A tre anni dagli arresti, il procedimento è ancora in fase di istruttoria e nessun processo è iniziato. Diverse intercettazioni sono state ignorate o non verbalizzate, numerosi atti sono stati secretati e le modalità delle perquisizioni – così come la partecipazione della polizia in borghese a riunioni parlamentari – hanno sollevato interrogativi gravi sul rispetto delle regole democratiche. In parallelo, è emerso il ruolo dei Servizi segreti belgi, accusati di aver spiato parlamentari europei e monitorato attività politiche interne senza le necessarie autorizzazioni. Un’ingerenza senza precedenti che ha fatto gridare alla violazione della sovranità del Parlamento.

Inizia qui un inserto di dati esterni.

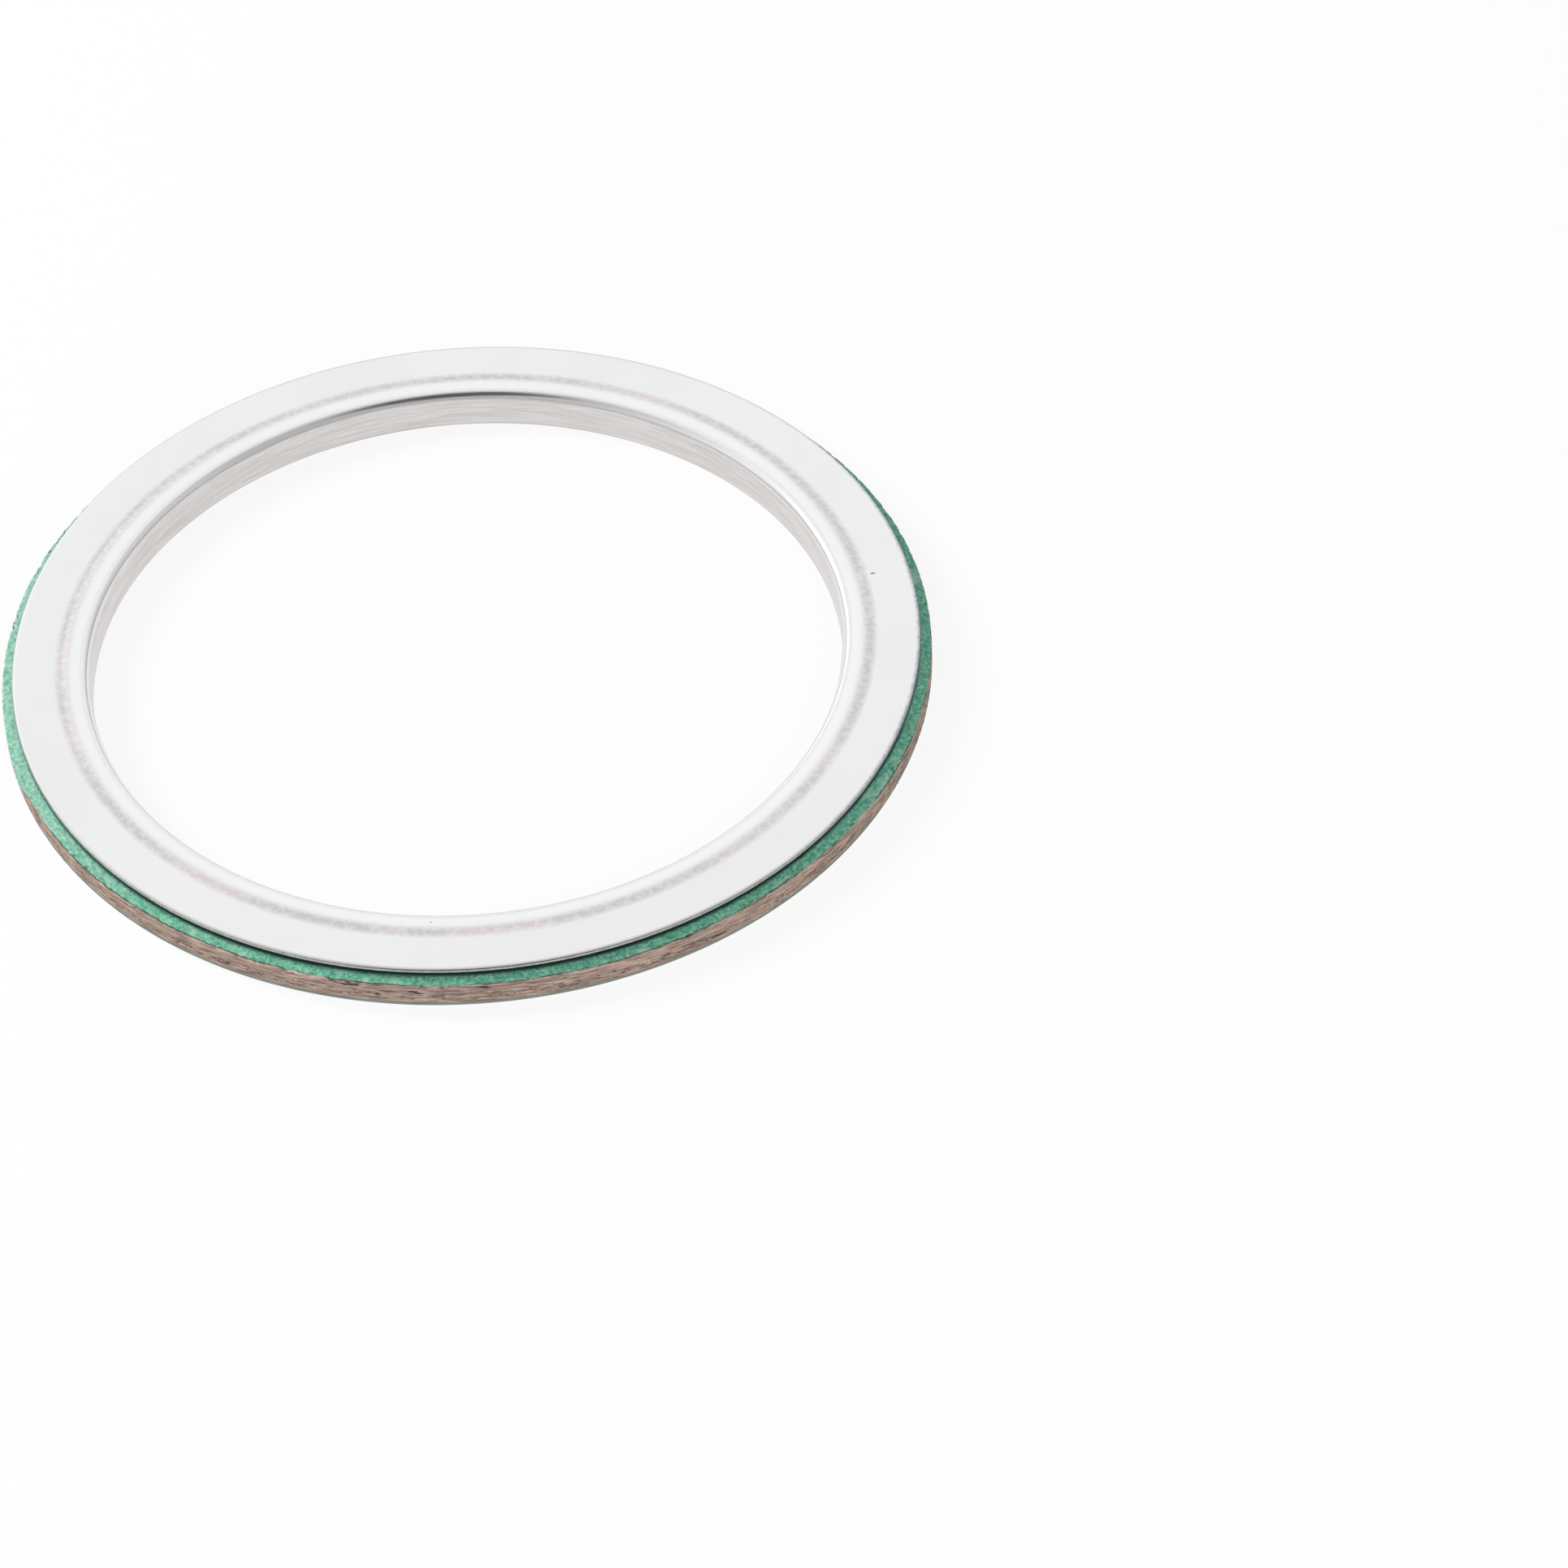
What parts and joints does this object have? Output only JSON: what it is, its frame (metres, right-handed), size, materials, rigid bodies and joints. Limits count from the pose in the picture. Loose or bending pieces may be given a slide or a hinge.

Oggi quella storia sembra ridotta in cenere. E nonostante il grande clamore, prove concrete di questo teorema sembrano non essercene. La giustizia belga ha pure scelto di non perseguire i presunti corruttori, ovvero i politici di Qatar e Marocco, affidandoli alla giustizia di casa loro. Mentre il denaro trovato nelle famose valigie sembra sempre più il frutto di consulenze non dichiarate al fisco, come Panzeri - ritenuto dalla procura belga al vertice del sistema ammise fin dal primo momento, salvo poi cambiare versione dopo aver saputo dell’arresto di moglie e figlia. Ora, la procura di Milano lo ha ora iscritto nel registro degli indagati per calunnia, a seguito di una denuncia presentata da Giorgi e Kaili.
Ora l’ennesimo capitolo della vicenda, forse il più grave, con l’ipotesi di un’operazione orchestrata da settori deviati della giustizia e della polizia belga, con la complicità di servizi di intelligence e di una parte della stampa, che avrebbe fabbricato lo scandalo e estorto confessioni sotto pressione. I cacciatori di corrotti sono diventati gli imputati.
Tasiaux è oggi accusato formalmente di violazione del segreto e accesso abusivo a banche dati, con misure cautelari che ne impongono il divieto di contatto con i giornalisti. Queste gravissime violazioni saranno sollevate dagli avvocati nelle udienze previste dall’ 8 al 12 dicembre, con probabilità altissime – secondo giuristi belgi – che l’intera inchiesta Qatargate venga dichiarata irrimediabilmente viziata e archiviata. Ciò porrebbe definitivamente fine alla leggenda del «più grande scandalo di corruzione d’Europa».